● REQUIREMENTS: Repeat exactly the lines running from the line that contains "The three.js and" to the line that contains "return np.stack([x, side, z]).T"; include both ends and add nothing.

(Records with modeling code)

Start

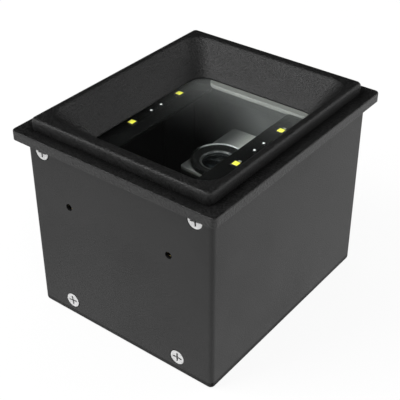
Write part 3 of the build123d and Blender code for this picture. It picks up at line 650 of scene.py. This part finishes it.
def joinPieces(pieces, name):
    startPiece()
    for piece in pieces:
        piece.select_set(True)
    bpy.context.view_layer.objects.active = pieces[0]
    bpy.ops.object.join()
    return namePiece(name)


# Countersunk screws with a cross recess

screwShape = {
    "headRadius": 2.2 * mm, "shankRadius": 1.25 * mm, "rim": 0.12 * mm, "sides": 64,
    "cross": 3.3 * mm, "arm": 0.52 * mm, "depth": 1.0 * mm, "taper": 0.7, "softEdge": 0.05 * mm,
}


def downFaces(face):
    return face.normal[2] < -modelling["facing"]


def crossCutter():
    shape = screwShape
    startPiece()
    bpy.ops.mesh.primitive_cube_add(size=shape["arm"], location=(0, 0, 0))
    cutter = namePiece("crossCutter")
    # Each arm grows from the middle block alone.
    for axis in (0, 1):
        for side in (-1, 1):
            selectFaces(cutter, lambda face: face.normal[axis] * side > modelling["facing"]
                        and abs(face.center[axis]) < shape["arm"]
                        and abs(face.center[1 - axis]) < shape["arm"] / 4)
            move = [0, 0, 0]
            move[axis] = side * (shape["cross"] - shape["arm"]) / 2
            bpy.ops.mesh.extrude_region_move(TRANSFORM_OT_translate={"value": move})
            bpy.ops.object.mode_set(mode="OBJECT")
    # The lower half narrows towards the tip.
    selectFaces(cutter, downFaces)
    bpy.ops.transform.translate(value=(0, 0, shape["arm"] / 2 - shape["depth"]))
    bpy.ops.transform.resize(value=(shape["taper"], shape["taper"], 1), center_override=(0, 0, 0))
    bpy.ops.object.mode_set(mode="OBJECT")
    return cutter


def screwBody(length):
    shape = screwShape
    screw = addRound("screw", shape["headRadius"], shape["rim"], shape["sides"], base=-shape["rim"])
    cone = shape["headRadius"] - shape["shankRadius"] - shape["rim"]
    selectFaces(screw, downFaces)
    extrudeDown(cone)
    narrow = shape["shankRadius"] / shape["headRadius"]
    bpy.ops.transform.resize(value=(narrow, narrow, 1), center_override=(0, 0, -shape["rim"] - cone))
    extrudeDown(length - shape["rim"] - cone)
    bpy.ops.object.mode_set(mode="OBJECT")
    cutter = crossCutter()
    applyModifier(screw, "BOOLEAN", operation="DIFFERENCE", object=cutter, solver="EXACT")
    bpy.data.objects.remove(cutter)
    softenEdges(screw, shape["softEdge"])
    return screw


def endScrews(node, name, length, turns):
    low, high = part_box(node)
    spread = (high.x - low.x) / 2 - screwShape["headRadius"]
    level = (low.z + high.z) / 2
    screw = screwBody(length)
    made = []
    for end in (-1, 1):
        for side in (-1, 1):
            outward = Matrix.Rotation(math.radians(-90 * end), 4, "X")
            place = Matrix.Translation((side * spread, high.y * end, level))
            turn = Matrix.Rotation(math.radians(turns[(end, side)]), 4, "Z")
            made.append(copyPiece(screw, "screwCopy", place @ outward @ turn))
    bpy.data.objects.remove(screw)
    piece = joinPieces(made, name)
    finishPiece(piece, "screw_steel")
    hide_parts(node)


# Each cross is turned by its own angle, keyed by end (front -1) and side (left -1).
endScrews("bezel_screws", "bezelEndScrews", 7 * mm, {(-1, -1): 2, (-1, 1): 8, (1, -1): 35, (1, 1): -20})
endScrews("tray_screws", "trayEndScrews", 6 * mm, {(-1, -1): 8, (-1, 1): 0, (1, -1): 12, (1, 1): 40})
print("end screws made")


# The middles of a node's four pieces, which stand in two columns and two rows.
def fourPlaces(node, width, length):
    low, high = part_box(node)
    return [Vector((x, y, low.z)) for x in (low.x + width / 2, high.x - width / 2)
            for y in (low.y + length / 2, high.y - length / 2)]


def placeCopies(piece, places, name, material):
    made = [copyPiece(piece, name + "Copy", Matrix.Translation(place)) for place in places]
    bpy.data.objects.remove(piece)
    return finishPiece(joinPieces(made, name), material)


def softBlock(name, size, base, soft):
    startPiece()
    bpy.ops.mesh.primitive_cube_add(size=1, scale=size, location=(0, 0, base + size[2] / 2))
    block = namePiece(name)
    applyModifier(block, "BEVEL", width=soft, segments=3, limit_method="NONE")
    return block


# Light packages: a dark cup with a yellow filling, and a pale resistor behind the right-hand ones

lightShape = {
    "place": (2.3 * mm, 2.8 * mm), "cup": (2.3 * mm, 2.4 * mm, 0.5 * mm), "wall": 0.24 * mm,
    "cupDepth": 0.3 * mm, "filling": (1.82 * mm, 1.92 * mm, 0.34 * mm), "fillingBase": 0.14 * mm,
    "softCup": 0.03 * mm, "softFilling": 0.08 * mm,
    "resistor": (0.9 * mm, 0.5 * mm, 0.3 * mm), "behind": 1.75 * mm, "softResistor": 0.05 * mm,
}


def makeLights():
    shape = lightShape
    places = fourPlaces("led_bodies", *shape["place"])
    startPiece()
    bpy.ops.mesh.primitive_cube_add(size=1, scale=shape["cup"], location=(0, 0, shape["cup"][2] / 2))
    cup = namePiece("lightCup")
    sinkTop(cup, shape["wall"], shape["cupDepth"])
    softenEdges(cup, shape["softCup"])
    cups = placeCopies(cup, places, "lightCups", "chip_black")
    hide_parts("led_bodies")
    filling = softBlock("lightFilling", shape["filling"], shape["fillingBase"], shape["softFilling"])
    fillings = placeCopies(filling, places, "lightFillings", "led_yellow")
    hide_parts("led_phosphors")
    resistor = softBlock("resistor", shape["resistor"], 0, shape["softResistor"])
    behind = [place + Vector((0, shape["behind"], 0)) for place in places if place.x > 0]
    placeCopies(resistor, behind, "lightResistors", "connector_plastic")


# Sensors between the lights: a dark collar with a small white dome, which glows faintly as a painted
# highlight

sensorShape = {
    "place": 1.2 * mm, "collar": 0.6 * mm, "height": 0.4 * mm, "wall": 0.2 * mm, "sink": 0.12 * mm,
    "dome": 0.38 * mm, "domeHeight": 0.56 * mm, "domeRound": 0.24 * mm, "domeSteps": 5,
    "sides": 32, "softEdge": 0.04 * mm,
}


def makeSensors():
    shape = sensorShape
    places = fourPlaces("object_sensors", shape["place"], shape["place"])
    collar = addRound("sensorCollar", shape["collar"], shape["height"], shape["sides"])
    sinkTop(collar, shape["wall"], shape["sink"])
    softenEdges(collar, shape["softEdge"])
    collars = placeCopies(collar, places, "sensorCollars", "chip_black")
    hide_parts("object_sensors")
    dome = addRound("sensorDome", shape["dome"], shape["domeHeight"], shape["sides"])
    applyModifier(dome, "BEVEL", width=shape["domeRound"], segments=shape["domeSteps"],
                  limit_method="ANGLE", angle_limit=modelling["edgeAngle"])
    placeCopies(dome, places, "sensorDomes", "dome_white")


# Rings of the lens, turned from a section given as radius and height

lensShape = {
    "ring": ((5.45, 36.7), (5.45, 38.2), (5.2, 38.2), (4.85, 37.85), (4.85, 36.7)),
    "rim": ((8.01, 38.3), (8.25, 38.3), (8.25, 38.95), (7.8, 38.66), (8.01, 38.66)),
    "steps": 96, "merge": 0.001 * mm,
}


def turnedRing(name, section, middle):
    startPiece()
    bpy.ops.mesh.primitive_circle_add(vertices=len(section), radius=mm)
    ring = namePiece(name)
    for corner, (radius, height) in enumerate(section):
        bpy.ops.object.mode_set(mode="EDIT")
        bpy.ops.mesh.select_mode(type="VERT")
        bpy.ops.mesh.select_all(action="DESELECT")
        bpy.ops.object.mode_set(mode="OBJECT")
        point = ring.data.vertices[corner]
        point.select = True
        goal = Vector((middle.x + radius * mm, middle.y, height * mm))
        move = goal - point.co
        bpy.ops.object.mode_set(mode="EDIT")
        bpy.ops.transform.translate(value=move)
        bpy.ops.object.mode_set(mode="OBJECT")
    bpy.ops.object.mode_set(mode="EDIT")
    bpy.ops.mesh.select_all(action="SELECT")
    bpy.ops.mesh.spin(steps=lensShape["steps"], angle=2 * math.pi, center=(middle.x, middle.y, 0),
                      axis=(0, 0, 1))
    bpy.ops.mesh.select_all(action="SELECT")
    bpy.ops.mesh.remove_doubles(threshold=lensShape["merge"])
    bpy.ops.mesh.normals_make_consistent(inside=False)
    bpy.ops.object.mode_set(mode="OBJECT")
    return ring


def makeLensRings():
    low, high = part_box("lens_ring")
    middle = (low + high) / 2
    ring = finishPiece(turnedRing("lensRing", lensShape["ring"], middle), "ring_grey")
    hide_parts("lens_ring")
    # The rim carries a painted highlight on its far side.
    finishPiece(turnedRing("lensRim", lensShape["rim"], middle), "rim_painted_highlight")


makeLights()
makeSensors()
makeLensRings()
print("lights, sensors and lens rings made")


# Camera, from the photograph's fitted view

view = {
    "focal": 935.368, "picture": 400, "azimuth": 37.742, "elevation": 34.033, "roll": -0.212,
    "distance": 274.455, "aside": -1.021, "above": 3.539, "level": 28.0, "middle": (198.096, 191.021),
    "sensor": 36, "nearest": 0.01, "farthest": 100,
}


def makeCamera():
    azimuth, elevation, roll = (math.radians(view[name]) for name in ("azimuth", "elevation", "roll"))
    back = Vector((math.sin(azimuth) * math.cos(elevation), -math.cos(azimuth) * math.cos(elevation),
                   math.sin(elevation)))
    right = Vector((math.cos(azimuth), math.sin(azimuth), 0))
    up = back.cross(right)
    right, up = (math.cos(roll) * right + math.sin(roll) * up,
                 math.cos(roll) * up - math.sin(roll) * right)
    target = view["aside"] * right + view["above"] * up + Vector((0, 0, view["level"]))
    eye = target + back * view["distance"]
    data = bpy.data.cameras.new("photoCamera")
    data.sensor_width = view["sensor"]
    data.lens = view["focal"] * data.sensor_width / view["picture"]
    data.shift_x = (view["picture"] / 2 - view["middle"][0]) / view["picture"]
    data.shift_y = (view["middle"][1] - view["picture"] / 2) / view["picture"]
    data.clip_start, data.clip_end = view["nearest"], view["farthest"]
    camera = bpy.data.objects.new("photoCamera", data)
    scene.collection.objects.link(camera)
    turn = Matrix((right, up, back)).transposed().to_4x4()
    camera.matrix_world = Matrix.Translation(eye * mm) @ turn
    scene.camera = camera


makeCamera()


# Studio: pale floor, soft lamps and surroundings

studio = {
    "floorSize": 30.0, "floorColour": 0.98, "floorColour2": 0.9702, "floorGrain": 0.002,
    "floorPatch": 0.3, "floorGlow": 0.9, "dark": 0.012, "fill": 0.5, "lampsAbove": 0.04,
}


# What the camera sees, directly, mirrored or through glass.
def cameraLike(tree):
    path = addNode(tree, "ShaderNodeLightPath").outputs
    both = mathNode(tree, "MAXIMUM", path["Is Camera Ray"], path["Is Glossy Ray"])
    return mathNode(tree, "MAXIMUM", both, path["Is Transmission Ray"])


def makeFloor():
    startPiece()
    bpy.ops.mesh.primitive_plane_add(size=studio["floorSize"], location=(0, 0, 0))
    floor = namePiece("floorSheet")
    material, tree, shader, output = newMaterial("floorSheet")
    tree.nodes.remove(shader)
    paint = addNode(tree, "ShaderNodeBsdfDiffuse")
    grain = placeGroup(tree, "grain", Size=studio["floorGrain"], Patch=studio["floorPatch"])
    feed(tree, mixColours(tree, grain["Tone"], colourOf(studio["floorColour"]),
                          colourOf(studio["floorColour2"])), paint.inputs["Color"])
    glow = addNode(tree, "ShaderNodeEmission")
    glow.inputs["Strength"].default_value = 1.0
    mix = addNode(tree, "ShaderNodeMixShader")
    feed(tree, mathNode(tree, "MULTIPLY", cameraLike(tree), studio["floorGlow"]), mix.inputs[0])
    feed(tree, paint.outputs[0], mix.inputs[1])
    feed(tree, glow.outputs[0], mix.inputs[2])
    feed(tree, mix.outputs[0], output.inputs["Surface"])
    floor.data.materials.append(material)


# The room is white to the camera and dark in reflections, apart from its soft lamps.
def makeWorld():
    world = bpy.data.worlds.new("studioRoom")
    scene.world = world
    world.use_nodes = True
    tree = world.node_tree
    background = tree.nodes["Background"]
    path = addNode(tree, "ShaderNodeLightPath").outputs
    soft = mixColours(tree, path["Is Diffuse Ray"], colourOf(studio["dark"]), colourOf(studio["fill"]))
    feed(tree, mixColours(tree, path["Is Camera Ray"], soft, colourOf(1.0)), background.inputs["Color"])


lamps = {
    "frontLamp": {"from": (-0.50, -0.55, 0.67), "distance": 0.75, "size": (0.55, 0.45), "power": 4.7},
    "backLamp": {"from": (0.58, 0.66, 0.46), "distance": 0.9, "size": (0.6, 0.5), "power": 2.5},
    "nearLamp": {"from": (0.56, -0.41, 0.70), "distance": 0.9, "size": (0.2, 0.2), "power": 1.0},
}


def makeLamps():
    for name, lamp in lamps.items():
        data = bpy.data.lights.new(name, "AREA")
        data.shape = "RECTANGLE"
        data.size, data.size_y = lamp["size"]
        data.energy = lamp["power"]
        light = bpy.data.objects.new(name, data)
        scene.collection.objects.link(light)
        toward = Vector(lamp["from"]).normalized()
        light.location = toward * lamp["distance"] + Vector((0, 0, studio["lampsAbove"]))
        light.rotation_mode = "QUATERNION"
        light.rotation_quaternion = toward.to_track_quat("Z", "Y")


makeFloor()
makeWorld()
makeLamps()
scene.view_settings.view_transform = "Standard"
print("studio made")
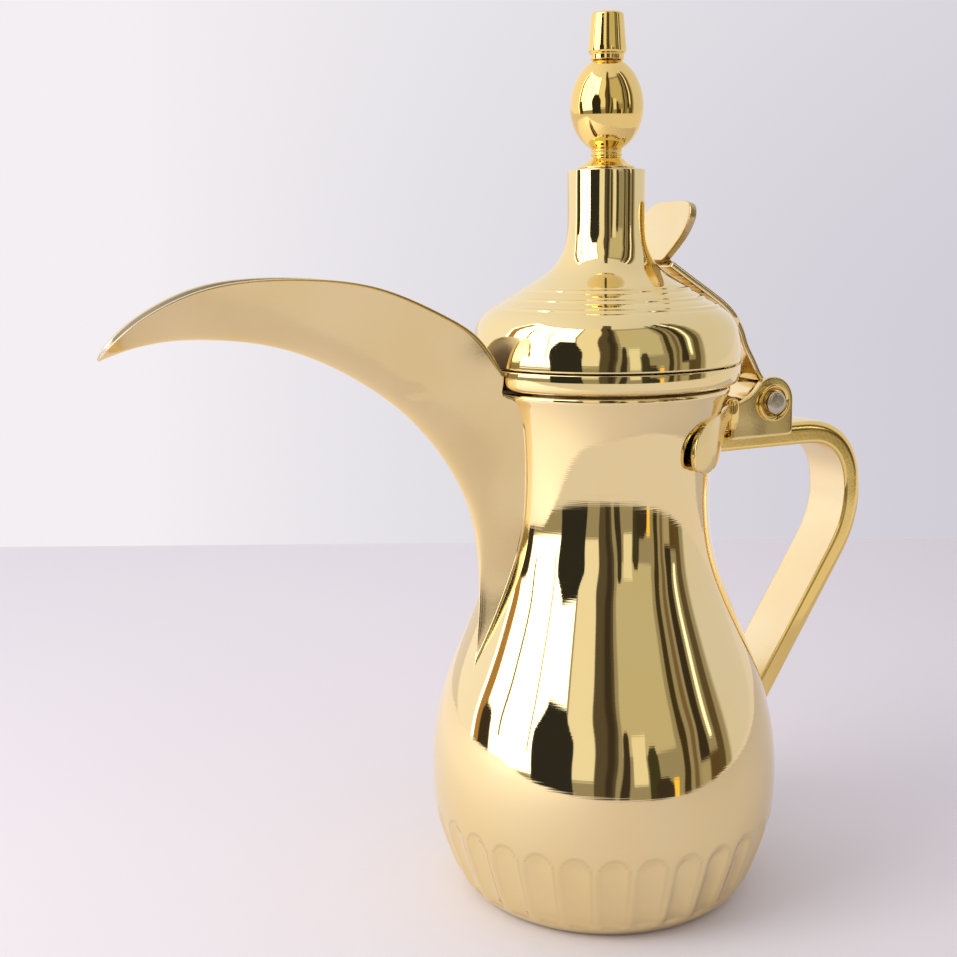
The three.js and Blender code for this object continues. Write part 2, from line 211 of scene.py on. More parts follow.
def swept_points(line, section):
    """A section carried along a line in the X-Z plane. section is (count, 2) or
    (rows, count, 2): how far along Y, and how far along the line's left-hand normal."""
    along = unit(np.gradient(line, axis=0))
    side, out = np.broadcast_to(section, (len(line),) + section.shape[-2:]).T
    x = line[:, 0] - out * along[:, 1]
    z = line[:, 1] + out * along[:, 0]
    return np.stack([x, side, z]).T


def capped(points):
    """Closes both ends of a swept grid: four rings shrink each end's section to its middle."""
    first, last = points[0], points[-1]
    shares = np.array([0.75, 0.5, 0.25, 0.0])[:, None, None]
    low = first.mean(axis=0) + shares[::-1] * (first - first.mean(axis=0))
    high = last.mean(axis=0) + shares * (last - last.mean(axis=0))
    return np.concatenate([low, points, high])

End

● THE ANSWER:
The three.js and Blender code for this object continues. Write part 2, from line 211 of scene.py on. More parts follow.
def swept_points(line, section):
    """A section carried along a line in the X-Z plane. section is (count, 2) or
    (rows, count, 2): how far along Y, and how far along the line's left-hand normal."""
    along = unit(np.gradient(line, axis=0))
    side, out = np.broadcast_to(section, (len(line),) + section.shape[-2:]).T
    x = line[:, 0] - out * along[:, 1]
    z = line[:, 1] + out * along[:, 0]
    return np.stack([x, side, z]).T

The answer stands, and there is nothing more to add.